« “Qu'est-ce que la Rose ?” : mystique et ésotérisme dans la tradition juive »

L'ouverture du Zohar, un bon exemple de l'hétérogénéité discursive dans la kabbale

Le titre de notre contribution est tiré de l'ouverture du Zohar, texte central de la mystique juive. Le Zohar débute par un commentaire du Cantique des Cantiques (2, 2 : « Comme le lis entre les chardons, telle est ma bien-aimée entre les jeunes femmes »). La bible de Jérusalem traduit shoshanah par lis, mais il est plus exact de dire « rose ». La complexité de définir la « mystique juive » est parfaitement illustrée par cet extrait du Zohar, très représentatif de la multiplicité d'éléments de natures très différentes qui apparaissent dans la littérature kabbalistique.

  • Tout d'abord, le texte se présente comme le commentaire d'un verset biblique (Cant. 2, 2). Il s'agit d'une démarche herméneutique qui fait appel à une étude et à une connaissance intensive des textes de la tradition, dans une sorte de rumination inlassablement reprise des textes sacrés.

  • Ensuite, le passage s'ouvre sur la phrase « Un tel a ouvert la discussion, en disant : il est écrit etc. » : il arrive que le discours rapporté par le texte présente une mise en abyme plus complexe, en multipliant les intermédiaires. La littérature kabbalistique présente de façon récurrente ce type de formulation qui a pour objet de mettre en évidence le caractère transmis de la connaissance secrète qui passe d'un maître à son disciple.

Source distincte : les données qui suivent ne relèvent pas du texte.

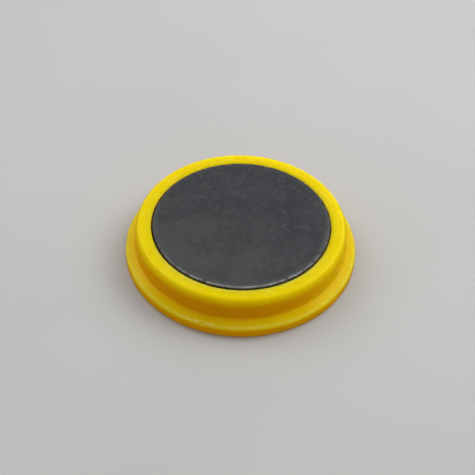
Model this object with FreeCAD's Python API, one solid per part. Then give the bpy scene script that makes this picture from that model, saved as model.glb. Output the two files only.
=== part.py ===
"""Round office magnet: a ferrite disc glued into a moulded plastic cap, lying on its cap.

The cap is one moulding, shaped like a low top hat. Its face, the side a hand sees in use, is the
40 mm disc at the bottom. Behind it a narrower drum carries the magnet pocket, and the step between
the two is where fingertips pull. The pocket's floor has ribs that the ferrite disc stands on, so
the cap stays thin-walled, and dabs of glue between the ribs bond the disc to the floor. The disc is
smaller than its pocket, and its free face stands just proud of the drum's ring, so the ferrite is
what touches a steel board.

Millimetres, +Z up, from the cap's face to the magnet's face. The origin is the centre of the face.
Every outline is a half section in the XZ plane, turned once about Z.
"""

import FreeCAD, Part
import math
import os

# Driving dimensions
CAP_RADIUS = 20.0           # the face's disc
FLANGE_RIM_HEIGHT = 1.85    # back of the face's disc at its rim, before the edge is rounded
FLANGE_ROOT_HEIGHT = 3.0    # the same, where it meets the drum: the fingertips rest on this slope
RING_TOP = 7.0              # flat ring round the magnet
DRUM_RADIUS = 18.25         # drum just under its shoulder
MAGNET_RADIUS = 15.35
MAGNET_THICKNESS = 5.0
MAGNET_PROUD = 0.2          # magnet's free face above the ring

# Cap details
FACE_EDGE_ROUND = 0.5       # outer edge of the face
FLANGE_EDGE_ROUND = 0.3     # outer edge at the back of the face's disc
FACE_RIM_WIDTH = 1.7        # flat rim that the cap stands on, inside the rounded edge
FACE_DISH_DEPTH = 0.3       # shallow hollow of the face, at its centre
DRUM_DRAFT = 0.05           # how much wider the drum is at its foot
DRUM_FOOT_FILLET = 0.2
SHOULDER_SIDE_ROUND = 2.2   # the drum's wall leans in slowly under the ring,
SHOULDER_TURN = 30          # by this many degrees,
SHOULDER_TOP_ROUND = 0.7    # and then turns over quickly
POCKET_RADIUS = 15.5
MOUTH_ROLL_ROUND = 1.5      # the ring rolls off slowly towards the pocket,
MOUTH_TURN = 26             # by this many degrees,
MOUTH_EDGE_ROUND = 0.12     # and ends in a crisp edge
POCKET_CORNER = 0.3         # fillet round the pocket's floor

# Pocket floor
FLOOR_THICKNESS = 1.3
RIB_COUNT = 6
RIB_WIDTH = 0.9
RIB_OUTER_END = 14.6
RIB_HUB_RADIUS = 2.4
RIB_RING_INNER = 11.4
RIB_RING_OUTER = 12.3
RIB_ROOT = 0.2              # how deep the ribs reach into the floor before they are fused

# Magnet and glue
MAGNET_EDGE_ROUND = 0.3     # edges of the disc, worn round by tumbling
GLUE_DABS = 3
GLUE_CIRCLE_RADIUS = 7.4
GLUE_END_RADIUS = 1.9       # where a dab wets the floor and the magnet
GLUE_BULGE = 0.35           # how far its side swells out half way up

MAGNET_TOP = RING_TOP + MAGNET_PROUD
MAGNET_BOTTOM = MAGNET_TOP - MAGNET_THICKNESS
AXIS_START = FreeCAD.Vector(0, 0, 0)
AXIS = FreeCAD.Vector(0, 0, 1)


def point(radius, height):
    """A point of a half section."""
    return FreeCAD.Vector(radius, 0, height)


def corner_arc(centre, radius, from_degrees, to_degrees):
    """A round corner of a half section. Angles are from +X towards +Z."""
    middle = (from_degrees + to_degrees) / 2
    start, through, end = (
        centre + FreeCAD.Vector(radius * math.cos(math.radians(a)), 0, radius * math.sin(math.radians(a)))
        for a in (from_degrees, middle, to_degrees)
    )
    return Part.Arc(start, through, end)


def double_arc(centre, radius, next_radius, from_degrees, turn_degrees, to_degrees):
    """Two tangent arcs of a half section. The second, of another radius, starts where the first stops."""
    turn = math.radians(turn_degrees)
    shift = FreeCAD.Vector(math.cos(turn), 0, math.sin(turn)) * (radius - next_radius)
    return [
        corner_arc(centre, radius, from_degrees, turn_degrees),
        corner_arc(centre + shift, next_radius, turn_degrees, to_degrees),
    ]


def turned(outline):
    """Revolves an outline about Z. It lists points and arcs in order, and straight edges join them."""
    edges = []
    ends = [
        (item, item) if isinstance(item, FreeCAD.Vector) else (item.StartPoint, item.EndPoint)
        for item in outline
    ]
    for i, item in enumerate(outline):
        if not isinstance(item, FreeCAD.Vector):
            edges.append(item.toShape())
        leave, arrive = ends[i][1], ends[(i + 1) % len(outline)][0]
        if leave.distanceToPoint(arrive) > 1e-6:
            edges.append(Part.LineSegment(leave, arrive).toShape())
    return Part.Face(Part.Wire(edges)).revolve(AXIS_START, AXIS, 360)


def cap_shell():
    """The cap without its ribs."""
    rim_inner = CAP_RADIUS - FACE_EDGE_ROUND - FACE_RIM_WIDTH
    dish_radius = (rim_inner**2 + FACE_DISH_DEPTH**2) / (2 * FACE_DISH_DEPTH)
    dish_middle = rim_inner / 2
    dish_drop = dish_radius - math.sqrt(dish_radius**2 - dish_middle**2)
    dish = Part.Arc(
        point(0, FACE_DISH_DEPTH),
        point(dish_middle, FACE_DISH_DEPTH - dish_drop),
        point(rim_inner, 0),
    )
    foot = DRUM_RADIUS + DRUM_DRAFT
    draft_degrees = math.degrees(math.atan2(DRUM_DRAFT, RING_TOP - FLANGE_ROOT_HEIGHT))
    slope = math.atan2(FLANGE_ROOT_HEIGHT - FLANGE_RIM_HEIGHT, CAP_RADIUS - foot)
    slope_degrees = math.degrees(slope)
    # A round of radius 1 between the slope and an upright wall has its centre this far above or below
    # the point where the slope would reach the wall
    centre_step = 1 / math.cos(slope) - math.tan(slope)
    flange_edge = corner_arc(
        point(CAP_RADIUS - FLANGE_EDGE_ROUND, FLANGE_RIM_HEIGHT - FLANGE_EDGE_ROUND * centre_step),
        FLANGE_EDGE_ROUND,
        0,
        90 - slope_degrees,
    )
    foot_fillet = corner_arc(
        point(foot + DRUM_FOOT_FILLET, FLANGE_ROOT_HEIGHT + DRUM_FOOT_FILLET * centre_step),
        DRUM_FOOT_FILLET,
        270 - slope_degrees,
        180 + draft_degrees,
    )
    side_centre_drop = (SHOULDER_SIDE_ROUND - SHOULDER_TOP_ROUND) * math.sin(math.radians(SHOULDER_TURN))
    shoulder = double_arc(
        point(DRUM_RADIUS - SHOULDER_SIDE_ROUND, RING_TOP - SHOULDER_TOP_ROUND - side_centre_drop),
        SHOULDER_SIDE_ROUND,
        SHOULDER_TOP_ROUND,
        draft_degrees,
        SHOULDER_TURN,
        90,
    )
    roll_width = (MOUTH_ROLL_ROUND - MOUTH_EDGE_ROUND) * math.sin(math.radians(MOUTH_TURN))
    mouth = double_arc(
        point(POCKET_RADIUS + MOUTH_EDGE_ROUND + roll_width, RING_TOP - MOUTH_ROLL_ROUND),
        MOUTH_ROLL_ROUND,
        MOUTH_EDGE_ROUND,
        90,
        90 + MOUTH_TURN,
        180,
    )
    face_edge = corner_arc(point(CAP_RADIUS - FACE_EDGE_ROUND, FACE_EDGE_ROUND), FACE_EDGE_ROUND, -90, 0)
    pocket_corner = corner_arc(
        point(POCKET_RADIUS - POCKET_CORNER, FLOOR_THICKNESS + POCKET_CORNER), POCKET_CORNER, 0, -90
    )
    return turned(
        [dish, face_edge, flange_edge, foot_fillet]
        + shoulder
        + mouth
        + [pocket_corner, point(0, FLOOR_THICKNESS)]
    )


def support_ribs():
    """Hub, ring and spokes under the magnet, all of one height."""
    base = FLOOR_THICKNESS - RIB_ROOT
    height = MAGNET_BOTTOM - base
    at_base = FreeCAD.Vector(0, 0, base)
    hub = Part.makeCylinder(RIB_HUB_RADIUS, height, at_base)
    ring = Part.makeCylinder(RIB_RING_OUTER, height, at_base).cut(
        Part.makeCylinder(RIB_RING_INNER, height, at_base)
    )
    spokes = []
    for i in range(RIB_COUNT):
        spoke = Part.makeBox(RIB_OUTER_END, RIB_WIDTH, height, FreeCAD.Vector(0, -RIB_WIDTH / 2, base))
        spoke.rotate(AXIS_START, AXIS, i * 360 / RIB_COUNT)
        spokes.append(spoke)
    return hub.multiFuse([ring] + spokes)


def cap():
    return cap_shell().fuse(support_ribs()).removeSplitter()


def magnet():
    """Ferrite disc with both edges rounded."""
    middle = MAGNET_RADIUS - MAGNET_EDGE_ROUND
    return turned(
        [
            point(0, MAGNET_BOTTOM),
            corner_arc(point(middle, MAGNET_BOTTOM + MAGNET_EDGE_ROUND), MAGNET_EDGE_ROUND, -90, 0),
            corner_arc(point(middle, MAGNET_TOP - MAGNET_EDGE_ROUND), MAGNET_EDGE_ROUND, 0, 90),
            point(0, MAGNET_TOP),
        ]
    )


def glue_dabs():
    """Squeezed drops, from the pocket's floor to the magnet, each half way between two spokes."""
    half_height = (MAGNET_BOTTOM - FLOOR_THICKNESS) / 2
    middle = FLOOR_THICKNESS + half_height
    side = Part.Arc(
        point(GLUE_END_RADIUS, FLOOR_THICKNESS),
        point(GLUE_END_RADIUS + GLUE_BULGE, middle),
        point(GLUE_END_RADIUS, MAGNET_BOTTOM),
    )
    drop = turned([point(0, FLOOR_THICKNESS), side, point(0, MAGNET_BOTTOM)])
    dabs = []
    for i in range(GLUE_DABS):
        dab = drop.copy()
        dab.translate(FreeCAD.Vector(GLUE_CIRCLE_RADIUS, 0, 0))
        dab.rotate(AXIS_START, AXIS, 180 / RIB_COUNT + i * 360 / GLUE_DABS)
        dabs.append(dab)
    return Part.makeCompound(dabs)


def main():
    os.makedirs("parts", exist_ok=True)
    for name, shape in {"cap": cap(), "magnet": magnet(), "glue_dabs": glue_dabs()}.items():
        shape.exportStep(f"parts/{name}.step")
        solids = ", ".join(f"{s.Volume:.1f}" for s in shape.Solids)
        print(f"{name}: valid {shape.isValid()}, solids of {solids} mm3, box {shape.optimalBoundingBox()}")


main()
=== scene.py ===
import math
import random

import bpy
import numpy as np
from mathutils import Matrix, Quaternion, Vector, noise


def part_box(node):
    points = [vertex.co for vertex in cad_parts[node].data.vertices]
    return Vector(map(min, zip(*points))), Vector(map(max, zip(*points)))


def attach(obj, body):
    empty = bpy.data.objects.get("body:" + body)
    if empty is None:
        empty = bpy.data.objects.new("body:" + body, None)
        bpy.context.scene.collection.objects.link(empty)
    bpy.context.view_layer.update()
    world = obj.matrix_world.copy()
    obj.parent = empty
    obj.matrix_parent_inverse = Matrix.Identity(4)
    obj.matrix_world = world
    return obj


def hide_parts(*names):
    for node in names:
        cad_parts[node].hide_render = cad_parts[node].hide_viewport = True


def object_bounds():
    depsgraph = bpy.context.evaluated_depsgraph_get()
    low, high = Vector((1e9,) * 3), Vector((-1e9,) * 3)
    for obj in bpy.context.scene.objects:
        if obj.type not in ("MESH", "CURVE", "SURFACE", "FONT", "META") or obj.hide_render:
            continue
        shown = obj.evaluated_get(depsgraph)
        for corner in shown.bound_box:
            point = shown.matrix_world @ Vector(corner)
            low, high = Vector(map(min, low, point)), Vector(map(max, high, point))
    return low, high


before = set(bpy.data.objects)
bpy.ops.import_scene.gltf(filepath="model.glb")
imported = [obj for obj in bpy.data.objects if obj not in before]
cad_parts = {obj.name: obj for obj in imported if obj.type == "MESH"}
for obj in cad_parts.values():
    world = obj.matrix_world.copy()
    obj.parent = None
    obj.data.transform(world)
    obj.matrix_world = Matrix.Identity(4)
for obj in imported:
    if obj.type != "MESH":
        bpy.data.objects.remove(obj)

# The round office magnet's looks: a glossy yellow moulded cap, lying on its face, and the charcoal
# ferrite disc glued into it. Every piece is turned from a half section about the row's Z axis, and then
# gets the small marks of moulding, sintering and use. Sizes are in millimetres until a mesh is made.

CAD_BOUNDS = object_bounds()
BODY = "root"
MM = 0.001

# Sizes read from the frame
CAP_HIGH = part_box("cap")[1] / MM
MAGNET_LOW, MAGNET_HIGH = (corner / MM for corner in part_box("magnet"))
GLUE_LOW, GLUE_HIGH = (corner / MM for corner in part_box("glue_dabs"))
CAP_RADIUS = CAP_HIGH.x
RING_TOP = CAP_HIGH.z
MAGNET_RADIUS = MAGNET_HIGH.x
MAGNET_TOP = MAGNET_HIGH.z
MAGNET_BOTTOM = MAGNET_LOW.z

# The cap's half section, as the CAD model has it
FLANGE_RIM_HEIGHT = 1.85
FLANGE_ROOT_HEIGHT = 3.0
DRUM_RADIUS = 18.25
DRUM_DRAFT = 0.05
FACE_EDGE_ROUND = 0.5
FLANGE_EDGE_ROUND = 0.3
FACE_RIM_WIDTH = 1.7
FACE_DISH_DEPTH = 0.3
DRUM_FOOT_FILLET = 0.2
SHOULDER_SIDE_ROUND = 2.2
SHOULDER_TURN = 30
SHOULDER_TOP_ROUND = 0.7
POCKET_RADIUS = 15.5
MOUTH_ROLL_ROUND = 1.5
MOUTH_TURN = 26
MOUTH_EDGE_ROUND = 0.12
POCKET_CORNER = 0.3
FLOOR_THICKNESS = 1.3
RIB_COUNT = 6
RIB_WIDTH = 0.9
RIB_OUTER_END = 14.6
RIB_HUB_RADIUS = 2.4
RIB_RING_INNER = 11.4
RIB_RING_OUTER = 12.3
RIB_ROOT = 0.2
RIB_INTO_HUB = 0.6
MAGNET_EDGE_ROUND = 0.3
GLUE_DABS = 3
GLUE_CIRCLE_RADIUS = 7.4
GLUE_END_RADIUS = 1.9
GLUE_BULGE = 0.35
MOUTH_EDGE = RING_TOP - MOUTH_ROLL_ROUND * (1 - math.cos(math.radians(MOUTH_TURN)))

# Marks of making and use, and the centre of the ferrite's painted sheen. Turns are degrees from +X, sizes
# and depths millimetres.
MAGNET_OFF_CENTRE = (0.05, 0.01, 0)
# Centre of the painted sheen on the ferrite
FERRITE_SHEEN_SIDE = (-7, -11, MAGNET_TOP)
SCUFF_DEGREES = -112
SCUFF_HALF_WIDTH = 11
ALL_ROUND = (0, 360)
MOUTH_NICKS = ((35, 0.7, -0.14), (98, 0.4, -0.08), (120, 0.35, -0.08), (322, 0.4, 0.1))
FERRITE_CHIPS = ((158.3, 0.5, 0.12), (20.9, 0.7, 0.2), (247.0, 0.6, 0.16), (301.0, 0.5, 0.15))
SMALL_CHIPS = 14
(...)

  • Le commentaire s'appuie sur un tissage serré des différents niveaux de sens possibles présents dans le verset du Cantique des cantiques, en posant une équivalence entre la communauté d'Israël, la rose et la matérialité du texte. Un jeu de correspondances s'établit entre le niveau sociologique (la communauté d'Israël), le niveau symbolique (les couleurs), le niveau de l'orthopraxie religieuse (la manière dont il convient de réaliser la bénédiction après le repas), le niveau linguistique (le nombre de mots séparant les différentes occurrences du terme « Elohim », c'est-à-dire la « matière » du texte et son aspect formel sont des objets de spéculation en soi).

  • Une partie du commentaire s'intéresse à la manière dont il convient de réaliser la bénédiction qui clôt le repas. La kabbale est souvent définie comme étant un commentaire mystique de la raison des commandements dans le judaïsme. En effet, si la halakha[1] s'intéresse à la manière de mettre en pratique une loi, la kabbale s'interroge sur leur raison d'être. Nous avons ici un bon exemple du fait que le commentaire mystique de la kabbale est ancré dans une tradition religieuse spécifique, en l'occurrence le judaïsme.

  • L'armature du commentaire réside principalement dans son aspect linguistique. Loin des conceptions selon lesquelles le langage humain est impropre à rendre compte de l'expérience mystique, le Zohar considère que Dieu intervient sur le texte biblique pour « faire jaillir » un sens qu'il appartient ensuite aux herméneutes de saisir. Il faut remarquer au passage que la manière dont les mots sont comptabilisés dans le texte font fi du découpage classique du texte biblique en versets. Le texte est considéré ici dans sa matérialité continue, en dehors de son cadre syntaxique.

  • Enfin, le texte s'intéresse à la création du monde telle qu'elle est décrite dans la Genèse, bien que le cadre officiel du commentaire soit un verset du Cantique. Comme Scholem l'a souligné à diverses reprises, les mystères de la création constituent l'objet central du questionnement kabbalistique.

  1. halakha

    Le terme provient de la racine halakh qui signifie « aller ». La halakha constitue l'ensemble des règles pratiques qui régissent la vie religieuse juive et le mode de comportement du fidèle.